→ **Goal**
Each line containing the word "data" must be reported.

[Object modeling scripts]
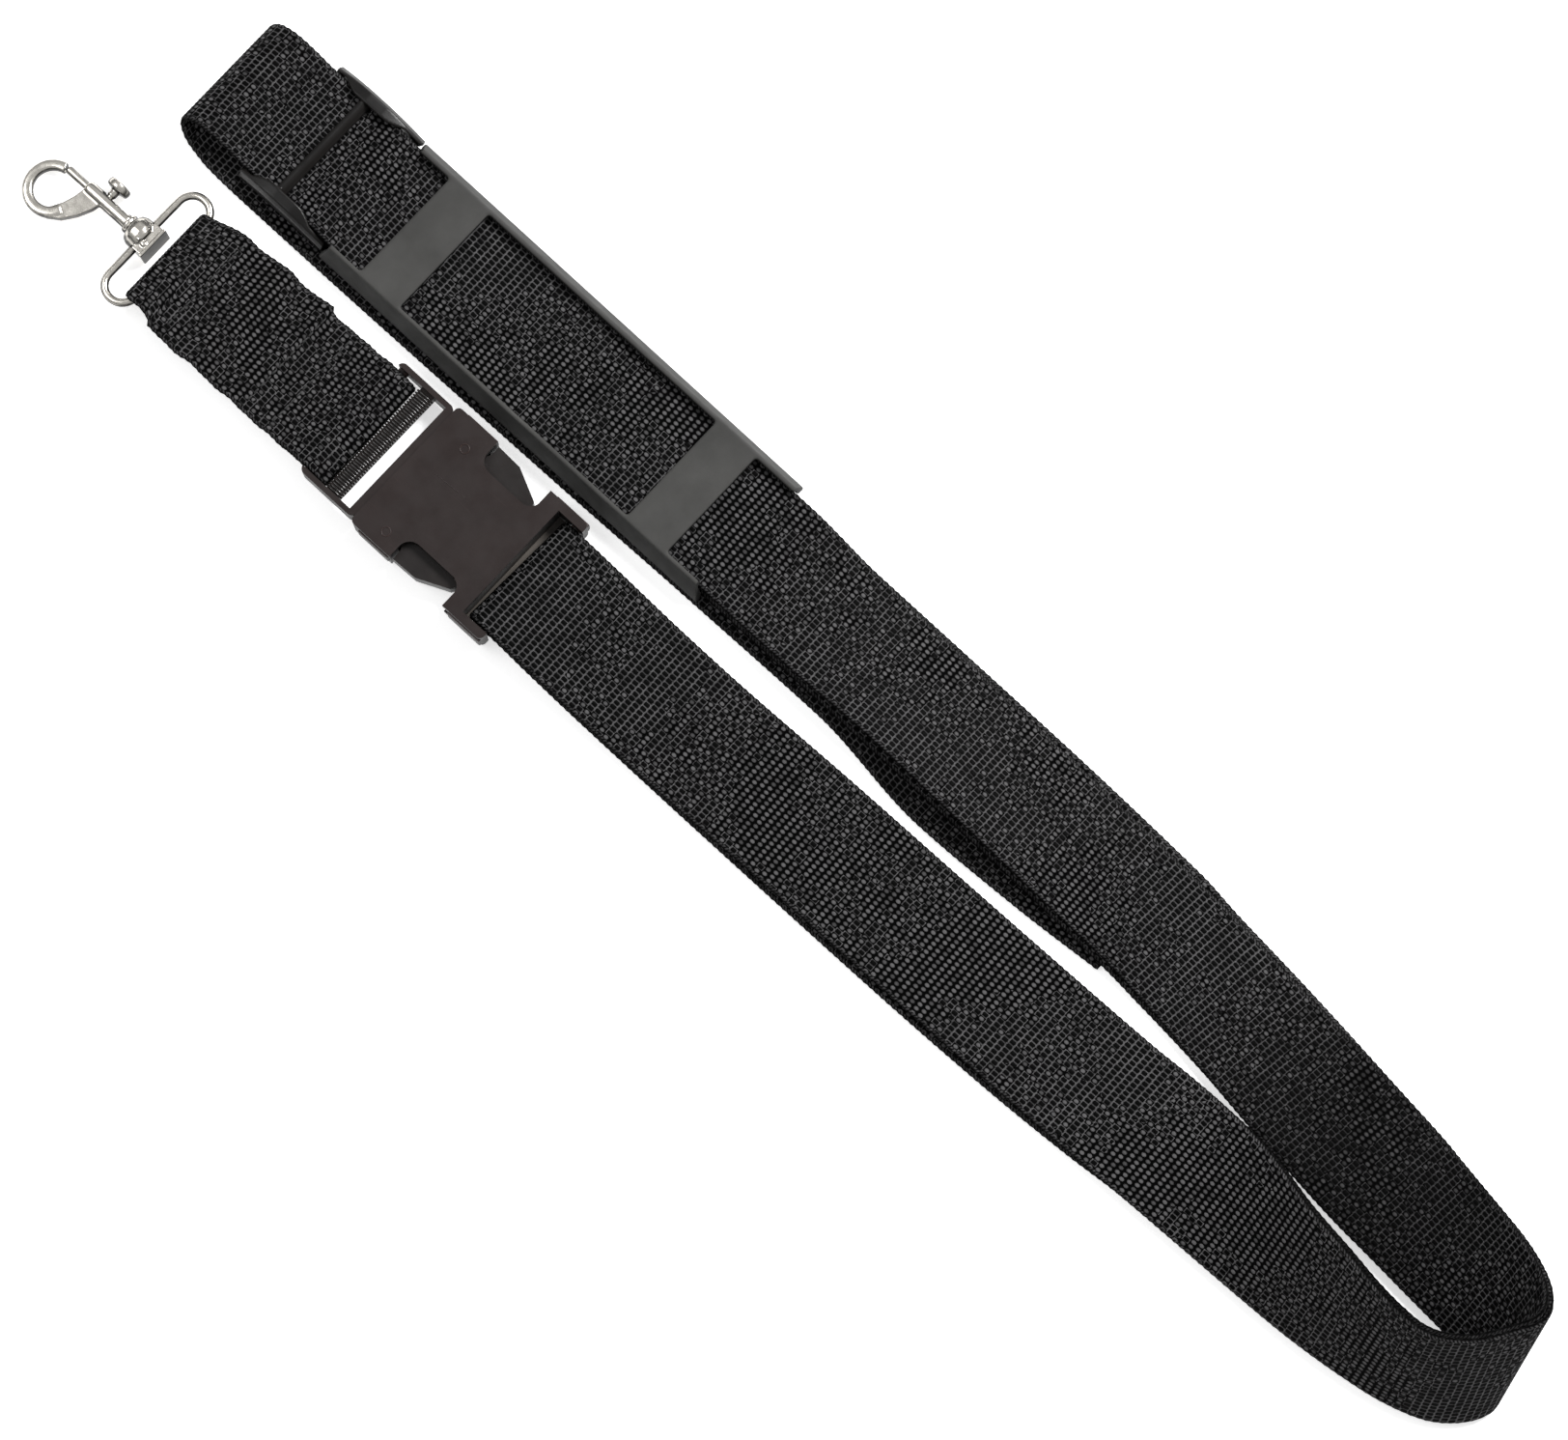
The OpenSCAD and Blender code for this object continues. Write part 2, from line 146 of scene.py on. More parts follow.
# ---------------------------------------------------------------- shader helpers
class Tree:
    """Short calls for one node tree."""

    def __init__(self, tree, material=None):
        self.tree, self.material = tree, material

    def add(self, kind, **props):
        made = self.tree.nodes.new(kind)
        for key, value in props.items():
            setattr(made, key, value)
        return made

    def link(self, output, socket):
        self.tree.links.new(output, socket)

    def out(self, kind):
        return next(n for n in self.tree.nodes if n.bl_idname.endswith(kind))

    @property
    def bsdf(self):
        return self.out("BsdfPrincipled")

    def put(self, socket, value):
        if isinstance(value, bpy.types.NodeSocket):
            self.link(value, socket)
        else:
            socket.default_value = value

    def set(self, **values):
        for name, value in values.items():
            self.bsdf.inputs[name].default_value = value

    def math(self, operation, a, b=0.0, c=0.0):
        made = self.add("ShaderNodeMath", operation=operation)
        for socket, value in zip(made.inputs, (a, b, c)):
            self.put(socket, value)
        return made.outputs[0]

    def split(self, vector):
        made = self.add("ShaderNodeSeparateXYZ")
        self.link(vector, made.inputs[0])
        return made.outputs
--
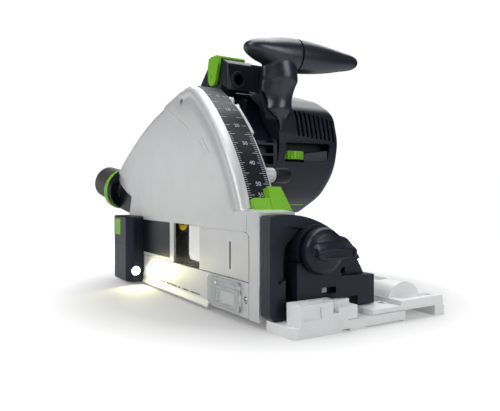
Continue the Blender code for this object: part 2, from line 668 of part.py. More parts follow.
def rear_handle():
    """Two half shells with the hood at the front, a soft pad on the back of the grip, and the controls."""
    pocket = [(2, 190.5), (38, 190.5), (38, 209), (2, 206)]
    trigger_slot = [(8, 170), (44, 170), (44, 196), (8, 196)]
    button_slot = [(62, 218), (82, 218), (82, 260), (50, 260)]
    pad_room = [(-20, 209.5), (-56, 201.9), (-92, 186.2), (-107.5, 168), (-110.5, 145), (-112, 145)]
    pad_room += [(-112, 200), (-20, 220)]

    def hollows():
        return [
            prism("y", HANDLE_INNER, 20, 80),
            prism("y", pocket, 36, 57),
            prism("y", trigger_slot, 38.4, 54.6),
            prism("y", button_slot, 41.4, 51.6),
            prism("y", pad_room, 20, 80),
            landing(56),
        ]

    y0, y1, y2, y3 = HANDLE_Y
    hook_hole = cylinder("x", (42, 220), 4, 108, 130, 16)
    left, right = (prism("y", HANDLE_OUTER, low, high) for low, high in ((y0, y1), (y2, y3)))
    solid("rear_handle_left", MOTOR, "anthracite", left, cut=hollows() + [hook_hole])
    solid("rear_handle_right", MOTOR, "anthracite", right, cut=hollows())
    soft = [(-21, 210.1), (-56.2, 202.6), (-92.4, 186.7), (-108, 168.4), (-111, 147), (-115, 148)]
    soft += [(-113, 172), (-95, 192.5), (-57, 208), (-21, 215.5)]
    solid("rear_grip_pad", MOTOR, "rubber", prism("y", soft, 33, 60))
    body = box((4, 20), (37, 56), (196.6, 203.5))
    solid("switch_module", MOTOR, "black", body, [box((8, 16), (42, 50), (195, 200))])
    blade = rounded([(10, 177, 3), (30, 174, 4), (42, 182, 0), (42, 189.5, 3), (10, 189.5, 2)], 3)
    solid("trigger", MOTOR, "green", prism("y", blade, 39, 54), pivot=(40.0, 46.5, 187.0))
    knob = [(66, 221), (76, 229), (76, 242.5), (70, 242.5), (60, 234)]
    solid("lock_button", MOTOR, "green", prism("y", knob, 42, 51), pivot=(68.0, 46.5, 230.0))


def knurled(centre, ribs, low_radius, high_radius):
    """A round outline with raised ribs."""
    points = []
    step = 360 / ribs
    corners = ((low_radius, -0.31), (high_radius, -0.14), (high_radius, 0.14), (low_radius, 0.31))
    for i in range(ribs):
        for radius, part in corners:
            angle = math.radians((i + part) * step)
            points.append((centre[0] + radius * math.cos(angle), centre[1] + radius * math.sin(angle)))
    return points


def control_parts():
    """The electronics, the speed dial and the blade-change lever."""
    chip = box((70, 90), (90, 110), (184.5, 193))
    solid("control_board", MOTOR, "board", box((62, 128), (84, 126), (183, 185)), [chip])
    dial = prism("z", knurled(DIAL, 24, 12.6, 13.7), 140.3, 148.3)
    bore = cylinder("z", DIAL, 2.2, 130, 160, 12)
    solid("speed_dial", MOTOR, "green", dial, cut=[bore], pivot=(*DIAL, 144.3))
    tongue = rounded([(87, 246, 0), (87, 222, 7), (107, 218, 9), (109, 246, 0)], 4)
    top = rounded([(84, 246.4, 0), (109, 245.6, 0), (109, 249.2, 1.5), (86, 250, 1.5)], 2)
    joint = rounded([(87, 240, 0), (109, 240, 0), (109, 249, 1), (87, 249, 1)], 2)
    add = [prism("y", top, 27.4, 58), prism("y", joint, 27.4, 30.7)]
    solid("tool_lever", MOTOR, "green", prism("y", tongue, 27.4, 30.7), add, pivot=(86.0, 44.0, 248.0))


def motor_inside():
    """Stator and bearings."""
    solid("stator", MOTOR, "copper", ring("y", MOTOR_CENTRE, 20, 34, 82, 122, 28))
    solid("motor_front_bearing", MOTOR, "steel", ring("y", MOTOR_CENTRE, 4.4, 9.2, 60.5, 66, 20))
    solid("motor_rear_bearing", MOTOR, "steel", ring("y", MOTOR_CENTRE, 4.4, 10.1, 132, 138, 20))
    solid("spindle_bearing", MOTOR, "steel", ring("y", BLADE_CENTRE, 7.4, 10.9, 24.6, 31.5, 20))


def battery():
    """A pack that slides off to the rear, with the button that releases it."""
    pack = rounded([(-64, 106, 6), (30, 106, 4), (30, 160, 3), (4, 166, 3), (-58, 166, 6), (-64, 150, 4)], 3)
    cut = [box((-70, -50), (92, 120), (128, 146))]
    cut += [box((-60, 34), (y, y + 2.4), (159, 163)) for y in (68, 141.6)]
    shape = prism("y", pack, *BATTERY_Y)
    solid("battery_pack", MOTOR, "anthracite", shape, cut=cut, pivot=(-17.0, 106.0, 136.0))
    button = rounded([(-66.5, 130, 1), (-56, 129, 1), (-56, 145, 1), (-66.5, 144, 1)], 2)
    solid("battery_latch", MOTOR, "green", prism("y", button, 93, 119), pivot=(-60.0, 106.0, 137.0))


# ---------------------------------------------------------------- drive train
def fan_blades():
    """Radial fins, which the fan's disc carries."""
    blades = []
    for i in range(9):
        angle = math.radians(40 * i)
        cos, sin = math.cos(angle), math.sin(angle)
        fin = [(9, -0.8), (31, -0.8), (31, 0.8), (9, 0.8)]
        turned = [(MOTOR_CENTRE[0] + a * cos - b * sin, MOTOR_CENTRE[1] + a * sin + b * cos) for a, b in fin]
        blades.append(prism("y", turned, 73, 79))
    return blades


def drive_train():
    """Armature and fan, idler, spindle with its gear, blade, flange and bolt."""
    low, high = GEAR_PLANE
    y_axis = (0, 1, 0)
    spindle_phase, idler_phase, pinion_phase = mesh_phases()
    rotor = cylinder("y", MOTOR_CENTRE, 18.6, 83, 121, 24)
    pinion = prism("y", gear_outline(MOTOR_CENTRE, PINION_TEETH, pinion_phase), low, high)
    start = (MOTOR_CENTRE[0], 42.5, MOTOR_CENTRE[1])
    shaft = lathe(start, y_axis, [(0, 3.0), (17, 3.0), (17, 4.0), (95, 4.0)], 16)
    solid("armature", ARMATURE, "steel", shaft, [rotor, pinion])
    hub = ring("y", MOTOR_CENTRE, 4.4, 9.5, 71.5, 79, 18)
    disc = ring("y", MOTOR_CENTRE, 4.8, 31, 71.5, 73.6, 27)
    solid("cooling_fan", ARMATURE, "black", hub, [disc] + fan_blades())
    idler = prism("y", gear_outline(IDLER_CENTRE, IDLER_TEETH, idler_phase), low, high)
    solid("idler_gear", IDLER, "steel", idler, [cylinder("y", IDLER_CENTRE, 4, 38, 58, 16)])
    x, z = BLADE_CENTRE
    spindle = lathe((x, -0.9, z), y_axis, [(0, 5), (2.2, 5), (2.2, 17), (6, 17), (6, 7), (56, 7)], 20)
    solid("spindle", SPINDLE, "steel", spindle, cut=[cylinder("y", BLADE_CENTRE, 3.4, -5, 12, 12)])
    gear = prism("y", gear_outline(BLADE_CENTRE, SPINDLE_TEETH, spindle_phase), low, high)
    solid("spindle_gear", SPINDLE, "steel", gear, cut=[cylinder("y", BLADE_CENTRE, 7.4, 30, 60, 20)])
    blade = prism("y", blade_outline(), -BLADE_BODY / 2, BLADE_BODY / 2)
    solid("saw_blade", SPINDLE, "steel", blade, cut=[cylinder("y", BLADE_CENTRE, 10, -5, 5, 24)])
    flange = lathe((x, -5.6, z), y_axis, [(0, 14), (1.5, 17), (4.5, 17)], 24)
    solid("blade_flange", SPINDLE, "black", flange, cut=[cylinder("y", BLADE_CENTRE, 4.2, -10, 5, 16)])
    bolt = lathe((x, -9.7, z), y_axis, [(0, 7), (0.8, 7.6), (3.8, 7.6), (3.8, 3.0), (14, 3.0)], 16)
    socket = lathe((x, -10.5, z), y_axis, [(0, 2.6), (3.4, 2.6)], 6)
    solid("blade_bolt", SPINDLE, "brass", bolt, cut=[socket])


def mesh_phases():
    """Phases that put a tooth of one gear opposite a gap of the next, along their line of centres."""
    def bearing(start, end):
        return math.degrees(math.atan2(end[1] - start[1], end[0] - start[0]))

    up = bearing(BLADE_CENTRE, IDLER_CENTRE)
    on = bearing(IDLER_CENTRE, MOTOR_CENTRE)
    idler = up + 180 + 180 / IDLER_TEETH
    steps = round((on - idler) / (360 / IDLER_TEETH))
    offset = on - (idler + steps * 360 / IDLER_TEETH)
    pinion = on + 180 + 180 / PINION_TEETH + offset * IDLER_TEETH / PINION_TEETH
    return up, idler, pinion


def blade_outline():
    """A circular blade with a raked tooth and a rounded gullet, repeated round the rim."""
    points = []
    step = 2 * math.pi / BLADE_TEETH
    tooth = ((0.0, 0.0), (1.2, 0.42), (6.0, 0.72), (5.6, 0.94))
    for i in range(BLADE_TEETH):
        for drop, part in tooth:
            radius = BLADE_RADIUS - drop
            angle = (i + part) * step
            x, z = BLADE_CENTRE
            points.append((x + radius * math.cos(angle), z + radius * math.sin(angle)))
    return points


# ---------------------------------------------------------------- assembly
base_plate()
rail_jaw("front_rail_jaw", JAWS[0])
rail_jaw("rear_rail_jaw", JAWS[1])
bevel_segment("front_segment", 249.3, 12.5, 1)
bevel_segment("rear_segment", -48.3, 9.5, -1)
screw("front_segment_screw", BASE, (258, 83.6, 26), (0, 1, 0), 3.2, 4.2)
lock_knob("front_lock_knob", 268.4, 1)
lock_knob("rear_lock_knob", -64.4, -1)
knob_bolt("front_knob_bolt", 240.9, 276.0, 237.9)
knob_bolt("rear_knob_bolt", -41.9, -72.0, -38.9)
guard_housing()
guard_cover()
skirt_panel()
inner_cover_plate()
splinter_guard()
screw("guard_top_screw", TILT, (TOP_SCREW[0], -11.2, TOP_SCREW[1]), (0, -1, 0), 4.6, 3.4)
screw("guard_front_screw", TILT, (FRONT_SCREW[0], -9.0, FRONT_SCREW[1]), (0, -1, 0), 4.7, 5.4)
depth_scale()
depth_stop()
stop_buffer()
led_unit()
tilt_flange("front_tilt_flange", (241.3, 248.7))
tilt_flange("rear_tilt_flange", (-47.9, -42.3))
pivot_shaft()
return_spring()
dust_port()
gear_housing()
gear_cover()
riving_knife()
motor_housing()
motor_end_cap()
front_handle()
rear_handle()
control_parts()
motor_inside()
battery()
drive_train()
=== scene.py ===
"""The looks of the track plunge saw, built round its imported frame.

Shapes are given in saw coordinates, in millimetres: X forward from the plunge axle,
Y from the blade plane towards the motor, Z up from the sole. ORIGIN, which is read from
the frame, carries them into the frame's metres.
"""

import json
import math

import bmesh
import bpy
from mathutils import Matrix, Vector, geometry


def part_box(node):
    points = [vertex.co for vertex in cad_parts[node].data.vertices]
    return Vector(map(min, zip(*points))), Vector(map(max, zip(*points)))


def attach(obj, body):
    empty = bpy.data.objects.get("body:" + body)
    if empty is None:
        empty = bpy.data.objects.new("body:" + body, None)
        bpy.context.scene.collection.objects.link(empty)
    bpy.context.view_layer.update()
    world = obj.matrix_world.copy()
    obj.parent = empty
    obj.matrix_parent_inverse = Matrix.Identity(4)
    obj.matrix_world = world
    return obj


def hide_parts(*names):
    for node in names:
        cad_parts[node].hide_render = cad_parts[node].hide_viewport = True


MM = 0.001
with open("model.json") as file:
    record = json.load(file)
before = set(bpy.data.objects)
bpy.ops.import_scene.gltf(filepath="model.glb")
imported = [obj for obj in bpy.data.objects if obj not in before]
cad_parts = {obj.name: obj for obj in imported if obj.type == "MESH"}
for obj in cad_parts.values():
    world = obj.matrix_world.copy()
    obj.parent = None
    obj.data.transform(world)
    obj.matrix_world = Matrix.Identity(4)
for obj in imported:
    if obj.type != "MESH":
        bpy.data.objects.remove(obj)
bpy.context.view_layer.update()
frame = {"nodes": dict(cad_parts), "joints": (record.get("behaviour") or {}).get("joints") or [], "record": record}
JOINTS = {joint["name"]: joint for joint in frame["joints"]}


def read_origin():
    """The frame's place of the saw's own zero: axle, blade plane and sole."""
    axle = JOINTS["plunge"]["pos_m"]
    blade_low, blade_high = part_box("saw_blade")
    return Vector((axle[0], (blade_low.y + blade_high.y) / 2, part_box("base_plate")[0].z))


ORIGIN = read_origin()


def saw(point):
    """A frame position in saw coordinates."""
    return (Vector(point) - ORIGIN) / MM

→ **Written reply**
    points = [vertex.co for vertex in cad_parts[node].data.vertices]
    empty = bpy.data.objects.get("body:" + body)
        empty = bpy.data.objects.new("body:" + body, None)
before = set(bpy.data.objects)
imported = [obj for obj in bpy.data.objects if obj not in before]
    obj.data.transform(world)
        bpy.data.objects.remove(obj)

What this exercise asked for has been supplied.